On Monday 05 September 2011 17:51:47 Andy Smith wrote:
> Hi Benjie,
>
> On Mon, Sep 05, 2011 at 05:24:51PM +0100, Benjie Gillam wrote:
> > One thing to mention with IPv6 is that the namespace is /FAR/ larger than
> > IPv4 (10^29 times as big, roughly), so internet wide scans will no
> > longer be feasible based solely on incrementing IP addresses (they could
> > filter it down by only the assigned IP addresses though, but that's
> > still a pretty large namespace). [At 1 American trillion (10^12)
> > addresses per second it would take ~10^19 years to scan the entire
> > namespace, vs just 72 minutes for IPv4.]


>
> You still have to publish addresses of hosts in the DNS and places
> like that. I don't believe scanning will die out with IPv6, it will
> just need to be more focused.


Indeed it will, although, there are already techniques using Neighbour
Discovery and other tricks of the trade to fine active IP6 hosts within a
scope.

>
> Cheers,
> Andy



Once an attacker has an IP, or even a route in which to send traffic in hopes it
will be sent to your network (If you get a /27 from your ISP on IP4, and only
use the first 4 IP's, even sending traffic to any of the other unused ones will
still be sent down your line.) - Same applies in IPv6.
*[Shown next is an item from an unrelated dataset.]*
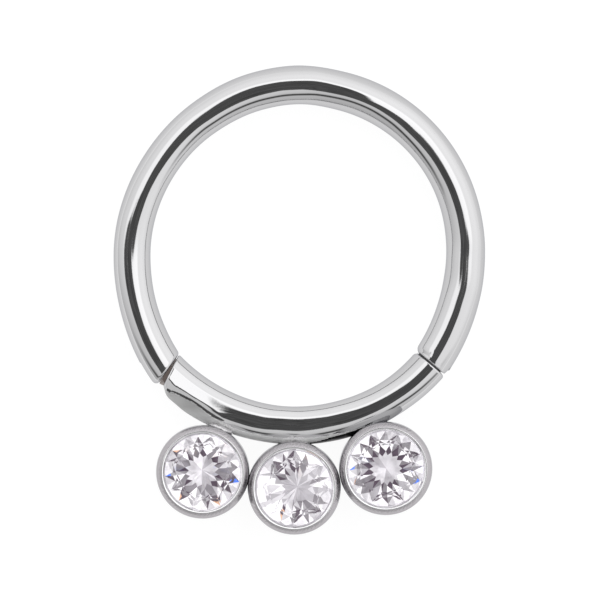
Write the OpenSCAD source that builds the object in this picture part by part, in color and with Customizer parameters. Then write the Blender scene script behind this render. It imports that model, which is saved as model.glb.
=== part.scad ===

Bombard the unused IP's with traffic still floods your connection, even if
something is responding to it or not. Most routers will host-unreach in this
situation, causing upload saturation too.

IPv6 does make it easier to "hide" hosts, but this is merely security through
obscurity. You get a /64 of IPv6, you have several million places to hide a
server and any random person the other end of the globe will spend a long time
looking for it. Same can be said on IP4, just by not using standard ports on
things that don't essentially need them.

dDoS will always be a problem - only way that it could be thwarted is smart
designs of border routers etc. to know the bandwidth of set routes as to
reduce traffic flow before it reaches the destination. This of course introduces
additional problems in cases of "spike" traffic flows etc.